Chicago Cubs
- First Baseman
- Born: July 7, 2005 (age 21) Tallahassee, FL, U.S.
- Bats: LeftThrows: Right
- Stats at Baseball Reference

= Myles Bailey =

American baseball player (born 2005)

Myles Bailey (born July 7, 2005) is an American professional baseball first baseman in the Chicago Cubs organization. He played college baseball for the Florida State Seminoles.

== Amateur career ==
Myles grew up in Tallahassee, Florida and attended Lincoln High School. He committed to Florida State in 2021. In 2023, he was named the All-Big Bend Player of the Year, hitting .389 with 28 hits and 10 home runs as a junior at Lincoln. Bailey was ranked the no. 37 overall player and no. 1 first baseman in the 2024 recruiting class by Perfect Game. Before his freshman year at Florida State, he was drafted in the 20th round by the Chicago White Sox during the 2024 Major League Baseball draft. He decided to forgo the draft and sign with the Seminoles.

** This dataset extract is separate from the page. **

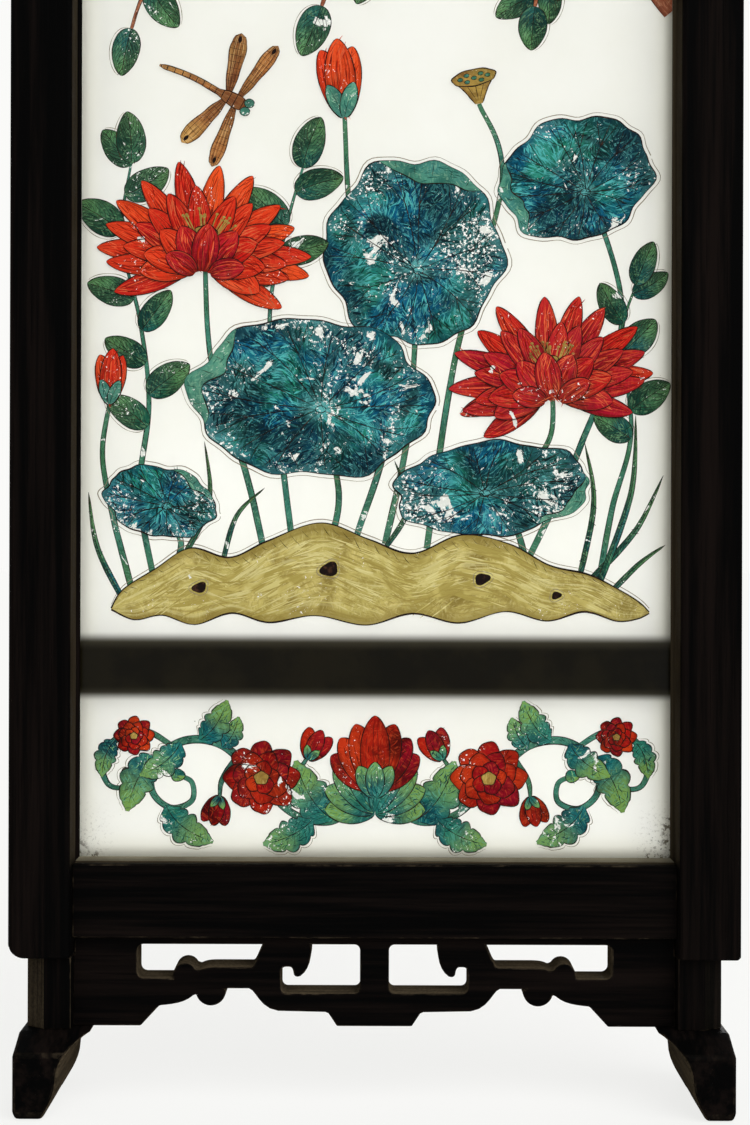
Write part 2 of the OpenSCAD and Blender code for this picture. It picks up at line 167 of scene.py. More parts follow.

In Bailey's freshman season as a Seminole, he started 56 games as a first baseman hitting .327 with 66 hits, 11 doubles, and 56 RBI. He also had 19 home runs, which was the second highest in the Atlantic Coast Conference. Bailey received post-season honors when he was recognized on the ACC All-Freshman Team and named a Baseball America All-American. He was also invited to the 2025 USA Baseball Collegiate National Team Training Camp in Cary, North Carolina. In 2025, he played collegiate summer baseball with the Hyannis Harbor Hawks of the Cape Cod Baseball League.

==Professional career==
Bailey was recognized as a top prospect for the 2026 Major League Baseball draft as he was on MLB Pipeline's Top 100 Draft Prospects for 2026. He was drafted with the 75th pick in the draft by the Chicago Cubs. A week later, he signed with the Cubs for an over-slot signing bonus of $1.9 million.